Leeds housing win prompts call for fight against 'unfair' contracts

September 22, 2006

Students were urged this week to fight back against one-sided contracts that limit their consumer rights after it emerged that Leeds University's student union managed to rewrite an "unfair" accommodation deal.

Jaswinder Gill, an education law expert at law firm Omerods, said the success of the student union in tearing up a "one-sided" accommodation contract should be an example to all students.

His comments came in the week that the National Union of Students launched a major offensive on the emergence of strict new contracts governing student behaviour and attendance. The NUS said it would challenge such contracts in the courts as they unfairly removed students' basic legal rights.
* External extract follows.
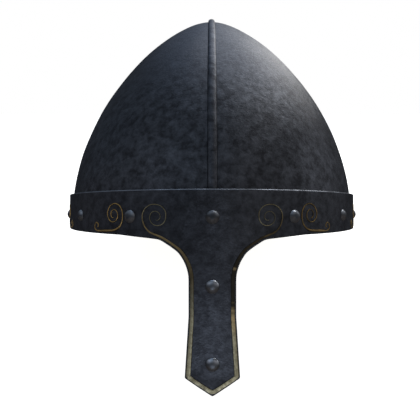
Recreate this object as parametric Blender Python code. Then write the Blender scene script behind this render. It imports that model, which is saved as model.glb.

Mr Gill told The Times Higher : "There is a need for real equality and fairness between students and universities.

"Universities appear to be going to extreme lengths to widen the gap on equality in their favour, in desperate attempts to halt complaints and claims and to disguise increasingly poor-quality education."

He added that universities in general were seeking to remove students' rights while avoiding "looking at the root cause of students' disputes". He cited the Leeds case as an example of what students and their representatives could achieve.

Andrea Kerslake, housing specialist at Leeds University student advice centre, said that the former accommodation contract at the university had been criticised for including "unfair contract terms" by the Office of Fair Trading, after a student made a complaint to the OFT.

She said the contract had included terms that gave the university disproportionate rights, including provisions to allow the university "access at all times" to student rooms and powers to terminate contracts without notice.

Ms Kerslake drafted a new version of the contract herself, which was largely accepted by the university. The university said: "We updated our contracts for student accommodation nearly three years ago following feedback from students and concerns from the OFT."

The Times Higher reported in August how Chester University had provoked anger with a new contract that effectively removed students' rights to sue over poor quality education, while placing many obligations on them to "study diligently" and to attend all lectures. Similar, although less sweeping, contracts are in place at Oxford University and elsewhere.

Speaking at a fringe meeting at the Liberal Democrat conference in Brighton this week, NUS president Gemma Tumelty said: "We intend to take a proactive stance on this. We're against contracts in their entirety. They have been brought in without sufficient consultation with student unions."

Wes Streeting, NUS vice-president for education, said: "We're organising a major consultation with members and researching the legal implications of these contracts. They may be in breach of OFT rules, in which case we will bring forward legal test cases."

But Paul O'Prey, vice-chancellor of Roehampton University, told the fringe: "I anticipate all universities going in the direction of a student contract. This one will run and run."